### INSTRUCTIONS TO FOLLOW
Stop after the line with "return join([rear, guard, tab, shelf]": repeat exactly every line before it, beginning with the first, and that line itself.

********

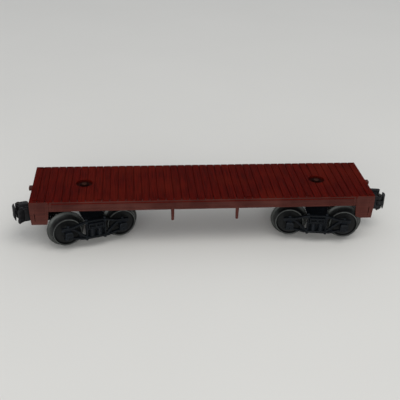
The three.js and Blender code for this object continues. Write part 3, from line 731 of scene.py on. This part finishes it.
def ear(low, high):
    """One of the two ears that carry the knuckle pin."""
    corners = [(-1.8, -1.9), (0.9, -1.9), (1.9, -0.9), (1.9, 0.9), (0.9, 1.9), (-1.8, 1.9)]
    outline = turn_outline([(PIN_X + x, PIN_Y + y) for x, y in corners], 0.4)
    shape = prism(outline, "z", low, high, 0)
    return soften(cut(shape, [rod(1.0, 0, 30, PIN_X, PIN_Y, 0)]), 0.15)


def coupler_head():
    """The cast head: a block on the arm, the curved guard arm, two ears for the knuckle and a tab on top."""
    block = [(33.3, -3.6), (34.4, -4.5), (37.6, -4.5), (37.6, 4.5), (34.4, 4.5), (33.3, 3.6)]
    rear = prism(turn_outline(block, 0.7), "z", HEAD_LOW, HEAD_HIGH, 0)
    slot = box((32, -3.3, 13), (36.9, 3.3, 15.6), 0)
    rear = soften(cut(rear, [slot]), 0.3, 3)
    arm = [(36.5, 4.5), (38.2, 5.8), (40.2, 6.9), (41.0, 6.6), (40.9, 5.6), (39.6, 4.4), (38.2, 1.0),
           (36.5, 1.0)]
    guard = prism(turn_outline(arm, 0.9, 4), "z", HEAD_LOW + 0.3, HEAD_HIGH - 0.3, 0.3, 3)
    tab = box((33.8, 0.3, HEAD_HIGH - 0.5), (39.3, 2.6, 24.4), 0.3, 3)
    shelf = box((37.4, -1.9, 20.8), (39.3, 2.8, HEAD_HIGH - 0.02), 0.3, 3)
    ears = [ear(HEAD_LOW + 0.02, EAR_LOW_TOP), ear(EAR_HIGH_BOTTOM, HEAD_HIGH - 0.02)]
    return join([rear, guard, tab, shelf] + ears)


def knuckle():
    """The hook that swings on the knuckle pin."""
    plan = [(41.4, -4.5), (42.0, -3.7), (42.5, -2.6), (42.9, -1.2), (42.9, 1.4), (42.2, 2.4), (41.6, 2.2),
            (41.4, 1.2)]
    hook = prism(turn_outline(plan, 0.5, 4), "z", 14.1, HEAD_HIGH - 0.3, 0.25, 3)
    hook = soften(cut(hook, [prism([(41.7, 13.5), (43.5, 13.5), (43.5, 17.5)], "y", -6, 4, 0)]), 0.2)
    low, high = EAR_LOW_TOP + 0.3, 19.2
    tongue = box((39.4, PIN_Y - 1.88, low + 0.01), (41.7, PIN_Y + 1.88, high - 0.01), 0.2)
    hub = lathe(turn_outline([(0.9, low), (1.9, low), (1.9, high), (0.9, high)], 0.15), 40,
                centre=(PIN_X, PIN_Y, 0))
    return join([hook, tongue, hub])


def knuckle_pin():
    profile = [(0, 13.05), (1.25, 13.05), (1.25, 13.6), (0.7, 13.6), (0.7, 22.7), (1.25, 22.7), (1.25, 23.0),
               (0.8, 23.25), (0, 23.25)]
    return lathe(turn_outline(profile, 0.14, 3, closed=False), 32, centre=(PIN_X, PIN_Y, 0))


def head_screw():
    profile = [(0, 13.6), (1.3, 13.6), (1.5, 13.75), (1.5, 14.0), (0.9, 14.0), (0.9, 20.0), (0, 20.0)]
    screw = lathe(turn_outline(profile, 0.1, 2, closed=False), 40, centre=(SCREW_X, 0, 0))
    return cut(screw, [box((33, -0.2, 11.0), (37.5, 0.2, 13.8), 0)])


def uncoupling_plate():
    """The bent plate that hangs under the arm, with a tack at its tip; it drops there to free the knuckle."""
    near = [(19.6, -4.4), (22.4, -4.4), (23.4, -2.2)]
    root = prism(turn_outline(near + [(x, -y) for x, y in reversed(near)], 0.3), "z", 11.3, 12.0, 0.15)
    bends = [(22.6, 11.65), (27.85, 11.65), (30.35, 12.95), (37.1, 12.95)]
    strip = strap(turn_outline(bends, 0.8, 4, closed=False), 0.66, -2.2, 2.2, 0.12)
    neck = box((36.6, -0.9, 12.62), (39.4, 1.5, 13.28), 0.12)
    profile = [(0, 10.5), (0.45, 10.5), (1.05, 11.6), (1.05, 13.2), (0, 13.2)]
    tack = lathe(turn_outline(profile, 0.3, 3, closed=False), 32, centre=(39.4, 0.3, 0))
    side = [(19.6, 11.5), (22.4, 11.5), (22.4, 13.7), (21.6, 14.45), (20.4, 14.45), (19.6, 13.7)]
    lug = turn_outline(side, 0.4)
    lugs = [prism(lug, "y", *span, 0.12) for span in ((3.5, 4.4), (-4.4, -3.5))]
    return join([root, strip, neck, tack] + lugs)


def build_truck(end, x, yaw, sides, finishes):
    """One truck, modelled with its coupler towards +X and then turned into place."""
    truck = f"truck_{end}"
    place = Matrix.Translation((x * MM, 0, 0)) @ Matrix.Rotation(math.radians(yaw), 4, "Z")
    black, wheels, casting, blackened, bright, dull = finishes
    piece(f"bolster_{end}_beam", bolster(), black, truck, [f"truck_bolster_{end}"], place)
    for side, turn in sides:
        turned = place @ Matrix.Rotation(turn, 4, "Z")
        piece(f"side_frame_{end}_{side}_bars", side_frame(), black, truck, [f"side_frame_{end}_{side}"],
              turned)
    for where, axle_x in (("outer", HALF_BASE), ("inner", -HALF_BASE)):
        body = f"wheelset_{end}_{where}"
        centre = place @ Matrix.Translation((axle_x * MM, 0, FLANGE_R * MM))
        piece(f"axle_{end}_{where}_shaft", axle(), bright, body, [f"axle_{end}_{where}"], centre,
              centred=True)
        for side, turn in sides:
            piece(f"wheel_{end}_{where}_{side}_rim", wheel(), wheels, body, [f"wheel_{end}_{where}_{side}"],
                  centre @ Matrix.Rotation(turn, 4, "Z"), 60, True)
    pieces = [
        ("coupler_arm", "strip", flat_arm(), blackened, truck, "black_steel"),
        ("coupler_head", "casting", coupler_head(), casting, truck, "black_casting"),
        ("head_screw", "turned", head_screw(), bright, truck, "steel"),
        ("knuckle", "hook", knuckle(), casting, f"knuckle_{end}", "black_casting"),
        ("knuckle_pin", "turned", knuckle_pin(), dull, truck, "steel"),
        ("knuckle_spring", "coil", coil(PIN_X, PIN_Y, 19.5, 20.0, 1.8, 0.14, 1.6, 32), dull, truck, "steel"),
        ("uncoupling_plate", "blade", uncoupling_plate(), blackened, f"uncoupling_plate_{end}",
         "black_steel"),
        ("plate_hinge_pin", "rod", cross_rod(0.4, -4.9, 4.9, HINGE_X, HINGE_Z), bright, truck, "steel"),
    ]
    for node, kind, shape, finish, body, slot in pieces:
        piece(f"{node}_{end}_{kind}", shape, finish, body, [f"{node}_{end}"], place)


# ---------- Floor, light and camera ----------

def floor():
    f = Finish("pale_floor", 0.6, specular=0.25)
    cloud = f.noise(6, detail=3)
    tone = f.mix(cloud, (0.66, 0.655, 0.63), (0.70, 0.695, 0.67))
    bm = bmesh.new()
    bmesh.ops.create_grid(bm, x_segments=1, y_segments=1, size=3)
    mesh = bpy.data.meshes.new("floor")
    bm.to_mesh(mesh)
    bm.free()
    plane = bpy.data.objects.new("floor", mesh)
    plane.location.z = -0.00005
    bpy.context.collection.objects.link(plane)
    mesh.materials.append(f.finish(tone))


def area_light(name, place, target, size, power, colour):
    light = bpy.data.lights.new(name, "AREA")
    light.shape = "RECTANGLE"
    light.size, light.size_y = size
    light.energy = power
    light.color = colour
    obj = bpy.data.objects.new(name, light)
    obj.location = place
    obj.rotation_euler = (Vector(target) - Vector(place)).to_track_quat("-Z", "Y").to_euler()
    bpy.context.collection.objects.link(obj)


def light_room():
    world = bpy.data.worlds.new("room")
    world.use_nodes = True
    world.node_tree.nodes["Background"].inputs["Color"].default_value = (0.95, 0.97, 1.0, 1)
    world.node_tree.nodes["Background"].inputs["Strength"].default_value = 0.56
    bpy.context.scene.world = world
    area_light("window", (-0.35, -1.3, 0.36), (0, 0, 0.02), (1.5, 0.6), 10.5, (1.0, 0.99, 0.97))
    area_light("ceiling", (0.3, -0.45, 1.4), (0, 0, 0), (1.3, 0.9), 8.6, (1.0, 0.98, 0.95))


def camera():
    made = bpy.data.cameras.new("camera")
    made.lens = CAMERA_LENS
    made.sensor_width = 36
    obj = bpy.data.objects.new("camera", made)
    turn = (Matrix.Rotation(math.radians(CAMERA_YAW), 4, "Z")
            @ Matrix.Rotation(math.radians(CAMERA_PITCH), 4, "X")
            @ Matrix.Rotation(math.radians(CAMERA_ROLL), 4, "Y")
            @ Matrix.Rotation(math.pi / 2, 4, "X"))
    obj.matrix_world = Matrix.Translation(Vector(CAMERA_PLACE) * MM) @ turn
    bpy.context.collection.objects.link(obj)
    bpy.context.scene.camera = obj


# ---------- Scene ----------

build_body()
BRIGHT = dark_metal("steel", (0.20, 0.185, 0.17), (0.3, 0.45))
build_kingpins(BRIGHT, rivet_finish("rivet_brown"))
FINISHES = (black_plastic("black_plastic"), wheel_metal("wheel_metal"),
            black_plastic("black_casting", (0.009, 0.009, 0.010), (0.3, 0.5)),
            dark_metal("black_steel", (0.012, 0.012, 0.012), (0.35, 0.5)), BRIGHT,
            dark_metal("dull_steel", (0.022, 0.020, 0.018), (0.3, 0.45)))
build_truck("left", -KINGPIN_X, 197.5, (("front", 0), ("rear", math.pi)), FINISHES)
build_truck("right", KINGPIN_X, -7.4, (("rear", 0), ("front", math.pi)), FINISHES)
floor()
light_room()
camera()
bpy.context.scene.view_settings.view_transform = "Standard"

********

### WRITTEN ANSWER
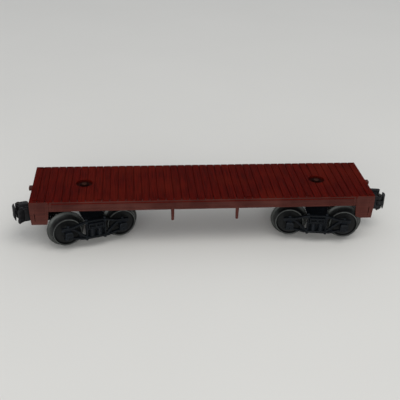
The three.js and Blender code for this object continues. Write part 3, from line 731 of scene.py on. This part finishes it.
def ear(low, high):
    """One of the two ears that carry the knuckle pin."""
    corners = [(-1.8, -1.9), (0.9, -1.9), (1.9, -0.9), (1.9, 0.9), (0.9, 1.9), (-1.8, 1.9)]
    outline = turn_outline([(PIN_X + x, PIN_Y + y) for x, y in corners], 0.4)
    shape = prism(outline, "z", low, high, 0)
    return soften(cut(shape, [rod(1.0, 0, 30, PIN_X, PIN_Y, 0)]), 0.15)


def coupler_head():
    """The cast head: a block on the arm, the curved guard arm, two ears for the knuckle and a tab on top."""
    block = [(33.3, -3.6), (34.4, -4.5), (37.6, -4.5), (37.6, 4.5), (34.4, 4.5), (33.3, 3.6)]
    rear = prism(turn_outline(block, 0.7), "z", HEAD_LOW, HEAD_HIGH, 0)
    slot = box((32, -3.3, 13), (36.9, 3.3, 15.6), 0)
    rear = soften(cut(rear, [slot]), 0.3, 3)
    arm = [(36.5, 4.5), (38.2, 5.8), (40.2, 6.9), (41.0, 6.6), (40.9, 5.6), (39.6, 4.4), (38.2, 1.0),
           (36.5, 1.0)]
    guard = prism(turn_outline(arm, 0.9, 4), "z", HEAD_LOW + 0.3, HEAD_HIGH - 0.3, 0.3, 3)
    tab = box((33.8, 0.3, HEAD_HIGH - 0.5), (39.3, 2.6, 24.4), 0.3, 3)
    shelf = box((37.4, -1.9, 20.8), (39.3, 2.8, HEAD_HIGH - 0.02), 0.3, 3)
    ears = [ear(HEAD_LOW + 0.02, EAR_LOW_TOP), ear(EAR_HIGH_BOTTOM, HEAD_HIGH - 0.02)]
    return join([rear, guard, tab, shelf] + ears)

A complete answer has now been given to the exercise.